Вторгшись в Галлию, Аттила дал волю своей орде, а командующие разобщенных римских армий могли только беспомощно взирать на это.[37] Теперь ничто уже не могло спасти древнюю столицу империи, и объятые ужасом горожане вглядывались в горизонт и молились, чтобы Аттила повернул в сторону. Долгое отсутствие императоров из Рима образовало вакуум власти, и поскольку ни один из светских лидеров не оказался на высоте положения, все больше и больше мирских обязанностей переходило к единственному лидеру, оставшемуся в городе — папе. Когда прибыл Аттила, не было ни могучих войск, ни величественных императоров, чтобы защитить город от его гнева; один только папа римский Лев I с трудом вышел ему навстречу. Там, в пыли военного лагеря, понтифик, вооруженный только своим интеллектом, встретился с варварами, чтобы предотвратить давно ожидаемое нападение.

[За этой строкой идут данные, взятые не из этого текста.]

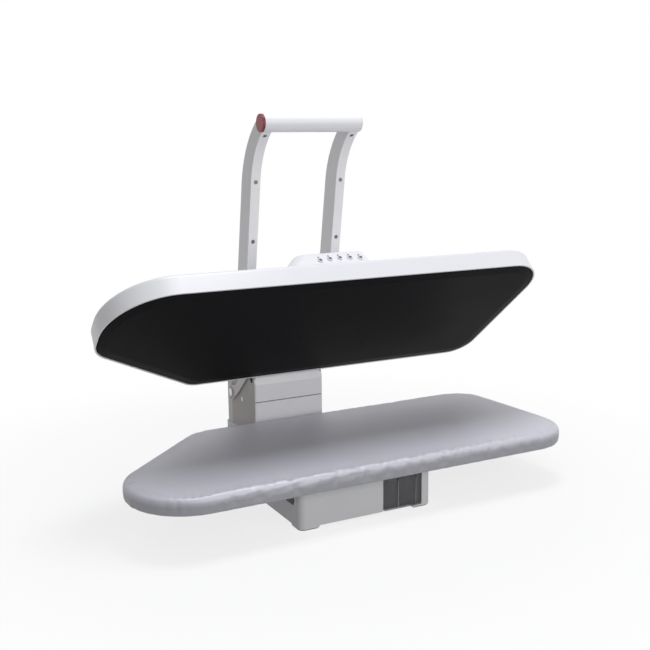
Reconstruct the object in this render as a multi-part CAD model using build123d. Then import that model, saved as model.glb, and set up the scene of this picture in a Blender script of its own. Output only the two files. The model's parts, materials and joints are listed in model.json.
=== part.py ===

Записи их разговора не сохранилось — но, что бы ни сказал ему Лев, Аттила развернул свои войска и покинул Италию, неожиданно оставив Рим невредимым.[38] Он задержался достаточно, чтобы прибавить к своему гарему еще одну юную невесту и провести ночь в пиршестве и обильных возлияниях. Когда он не появился на следующее утро, его воины ворвались в его спальню и там нашли его мертвым. За ночь у него лопнула артерия, и Бич Божий скончался от знаменитого носового кровотечения. Исполнив песни в честь «ужаса мира», его люди похоронили вождя в трех гробах — золотом, серебряном и, наконец, железном. Рыдая от горя, они разорвали на себе одежды и расцарапали лица в честь человека, перед которым склонялись короли и императоры. Далеко на востоке императору приснился сломанный лук, и он понял, что могучий Аттила мертв. Империя могла вздохнуть с облегчением.